McClintock was also a "total pack rat," Ruben said. Among her vast collection of papers at the American Philosophical Society in Philadelphia, Ruben found a brown paper bag — the kind she used in the field to prevent unintended corn fertilization — scrawled with a diagram to explain trisomy, a phenomenon in which a plant has a single extra chromosome. The finding eventually led to McClintock's discovery that DNA sequences can change their position in the genome, for which she won a Nobel Prize. The modest bag is featured in the exhibition alongside an ear of Indian maize from Cold Spring Harbor Laboratory in New York.
How to choose?
In all, 32 women are featured in the show. Other highlights of the exhibition include a piezoelectric quartz apparatus that the curators say is the earliest extant piece of equipment used by Marie Curie. (A note to the radiation-wary: It has been decontaminated.) There's also a watercolor portrait of Ada Lovelace, the English mathematician whose algorithms presaged today's computers. Then there's a set of Beevers-Lipson strips, a type of pre-electronic calculating device, like the kind that crystallography pioneer Dorothy Hodgkin would have used to decipher the structure of molecules in penicillin and insulin. [The 11 Most Beautiful Mathematical Equations]

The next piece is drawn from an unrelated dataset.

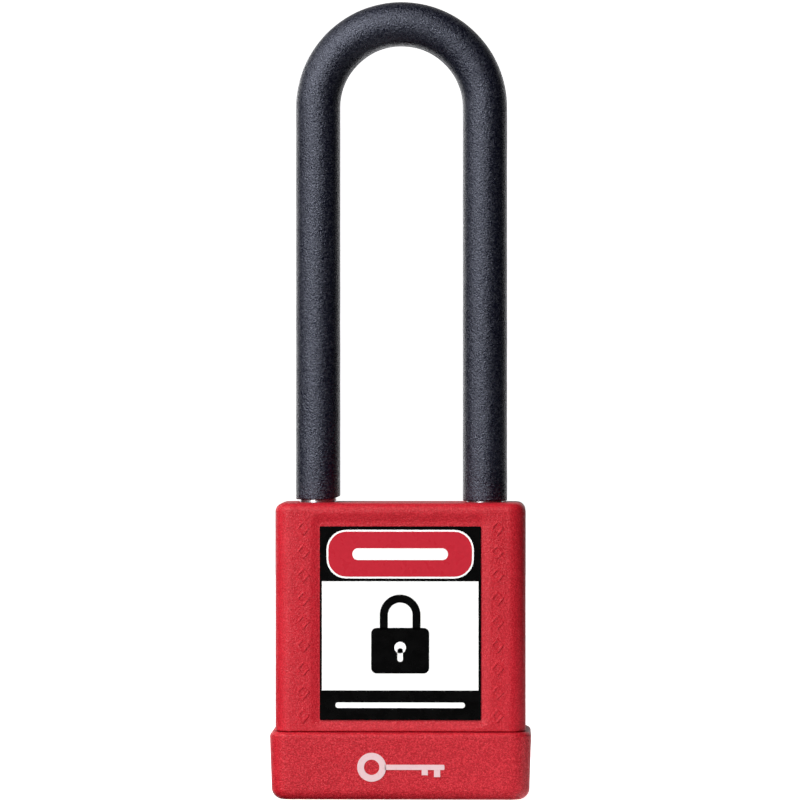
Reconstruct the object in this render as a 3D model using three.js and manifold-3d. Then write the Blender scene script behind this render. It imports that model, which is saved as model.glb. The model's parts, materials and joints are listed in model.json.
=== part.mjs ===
// Insulated safety padlock with a long sleeved shackle, a two-piece moulded cover round a solid alloy
// lock body, a six-pin cylinder and two locking bolts. Millimetres, +Z up, front face towards -Y.
// The origin is the centre of the flat underside of the bottom cap, which the padlock stands on.
// The shackle is pressed home and the cylinder is at its open position, with both bolts drawn: turning
// the cylinder a quarter turn throws the bolts into the shackle's notches.
import * as THREE from 'three';
import { mergeVertices } from 'three/addons/utils/BufferGeometryUtils.js';
import Module from 'manifold-3d';

const wasm = await Module();
wasm.setup();

// ---- Driving dimensions ----
const CLEAR_HEIGHT = 74.8; // inside the shackle, above the cover
const LEG_PITCH = 27.4; // between the axes of the two legs
const SLEEVE_D = 7.3;
const CORE_D = 6;
const COVER = { width: 40.75, depth: 20, top: 48.15, corner: 2.8, edge: 1.4, wall: 1.5 };
const CAP = { width: 42.6, depth: 21.9, height: 11, corner: 3.5, foot: 1.8, rim: 0.8, floor: 1.6 };
const CAP_DRAFT = 0.036; // sideways per millimetre of height below the rim
const FIT = 0.3; // gap between neighbouring pieces that only rest on each other
const RUNNING = 0.15; // gap between a moving piece and its bore
const LEG_PLAY = 0.2; // gap round the shackle's steel legs
const SEAT = 0.1; // gap at each end of a spring
const OVERCUT = 1; // how far a cutter runs past the face it cuts

// ---- Cover and cap ----
const COVER_FOOT = CAP.height + 0.25; // shoulder that sits over the cap's rim
const SKIRT = { width: 39, depth: 18.4, corner: 2, foot: 2.2 };
const CAVITY = { width: COVER.width - 2 * COVER.wall, depth: COVER.depth - 2 * COVER.wall, corner: 1.6 };
const LABEL = { width: 26.1, height: 31.4, z: 28.7, thick: 0.2, glue: 0.02 };
const PANEL = { width: 27.8, height: 33.6, z: 29, corner: 1.2, deep: 0.3 };
const STUD = { width: 2.2, height: 2.6, hollow: 0.58, proud: 0.12 };
const STUD_COLUMN = { x: 15.75, top: 44.1, pitch: 3.8, count: 9 };
const LATCH = { x: 11, width: 4, height: 1, z: 6.5, reach: 0.75, play: 0.4 };
const KEYHOLE = { r: 4.7, chamfer: 0.5 };

// ---- Lock body ----
const BODY = { width: 37, depth: 16.4, foot: 2, top: 46.2, corner: 1.3, edge: 0.4 };
const LEG_X = LEG_PITCH / 2;
const LEG_BORE_R = CORE_D / 2 + LEG_PLAY;
const ABOVE = COVER.top + 10; // a height clear of the cover
const BOLT_Z = 41.5;
const BOLT_TIP = LEG_X - CORE_D / 2 - LEG_PLAY;
const BOLT = { r: 2.8, noseR: 2.2, shoulder: 8, foot: 3.2, tongue: 2.7 };
const BOLT_BORE_R = BOLT.r + 0.2;
const CRANK = { r: 1, pinR: 0.6, angle: Math.PI / 4 };

// ---- Shackle ----
const BOW_Z = COVER.top + CLEAR_HEIGHT - (LEG_PITCH - SLEEVE_D) / 2;
const TOE_END = 36.8;
const HEEL_END = 14.5;
const TOE_ROOM = 0.6; // below the toe in its bore
const END_CHAMFER = { toe: 0.8, heel: 0.5 };
const NOTCH = { deep: 1.5, height: 2 * BOLT.noseR + 0.4 };
const NECK = { r: 1.6, foot: 18, top: 32.4, chamfer: 0.4 };
const SLEEVE_GAP = { toe: 0.45, heel: 0.2 }; // bare steel above the cover on each leg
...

The show, which will be on display until Nov. 23, was initiated by curator Paulette Rose, a rare-books dealer.
"About two and a half years ago, I felt that it was time for an exhibition of this sort to take place," Rose told LiveScience. She explained that she and her two co-curators had certain criteria in picking which scientists to feature.
"In the earlier centuries, they didn't have to discover something; they didn't have to publish a book, but they had to show some movement toward progress," Rose said. "In the 18th century and after, they had to publish — and they weren't helpmates."
And they all had to be dead. That means the last woman to be included was Rita Levi-Montalcini, who died in December 2012 and shared the Nobel Prize in physiology and medicine with Stanley Cohen for their work on the control of nerve-cell growth.